302. Now, it seems to me not a little instructive to reflect how entirely useless such a manifestation of a superior being was to his cuttle-fish mind, and how fortunate it was for his fellow-octopods that he had no command of pens as well as ink, nor any disposition to write on the nature of umbrellas or of men.

It may be observed, further, that whatever ideas he was able to form respecting either were positively false—so contrary to truth as to be worse than none, and simply dangerous to himself, so far as he might be induced to act upon them—that, namely, an umbrella was an eatable thing, or a man a conquerable one, that the individual man who looked at him was hostile to him or that his purposes could be interfered with by ejection of ink. Every effort made by the fish under these convictions was harmful to himself; his only wisdom would have been to lie quietly and unreflectively in his pool.

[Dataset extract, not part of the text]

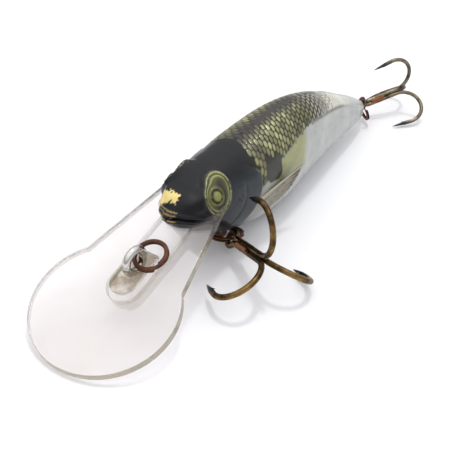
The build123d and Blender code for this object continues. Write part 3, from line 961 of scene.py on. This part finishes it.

And with us painters also, the only result of any efforts we make to acquaint ourselves with the subjects of metaphysical inquiry has been an increased sense of the prudence of lying placidly and unreflectively in our pools, or at least limiting ourselves to such gentle efforts of imagination as may be consistent with the as yet imperfectly developed powers, I do not say even of cephalopodic, but of Ascidian nervous centers.

303. But it may be easily imagined how pleasantly, to persons thus subdued in self-estimation, the hope presents itself which is involved in the Darwinian theory, that their pools themselves may be capable of indefinite extension, and their natures of indefinite development—the hope that our descendants may one day be ashamed of us, and debate the question of their parentage with astonishment and disgust.

And it seems to me that the aim of elementary metaphysical study might henceforth become more practical than that of any other science. For in hitherto taking little cognizance of the limitation of thought by the structure of the body, we have surely also lost sight of the power of certain modes of thought over the processes of that structure. Taking, for instance, the emotion of anger, of which the cephalopoda are indeed as capable as we are, but inferior to us in being unable to decide whether they do well to be angry or not, I do not think the chemical effect of that emotion on the particles of the blood, in decomposing and otherwise paralyzing or debilitating them, has been sufficiently examined, nor the actual quantity of nervous energy which a fit of anger of given violence withdraws from the body and restores to space, neither the correlative power of volition in restraining the passion, or in directing the choice of salutary thought, as of salutary herbs on streams. And even we painters, who dare not call ourselves capable of thought, are capable of choice in more or less salutary vision. In the degree in which we lose such power of choice in vision, so that the spectral phenomena which are the materials of our industry present themselves under forms beyond our control, we become insane; and although for all our best work a certain degree of this insanity is necessary, and the first occurring conceptions are uncommanded, as in dreams, we have, when in health, always instantaneous power of accepting some, refusing others, perfecting the outlines and colors of those we wish to keep, and arranging them in such relations as we choose.

304. And unquestionably the forms of the body which painters instinctively recognize as best, and call "beautiful," are so far under the command of the plastic force of voluntary thought, that the original and future authority of such a plastic force over the whole of creation cannot but seem to painters a direct, though not a certain influence; and they would at once give their adherence to the statement made many years since in his opening lectures in Oxford by the present Regius Professor of Medicine (as far as I can recollect approximately, in these terms)—that "it is quite as logical, and far more easy, to conceive of original anima as adapting itself to forms of substance, than of original substance as adapting to itself modes of mind."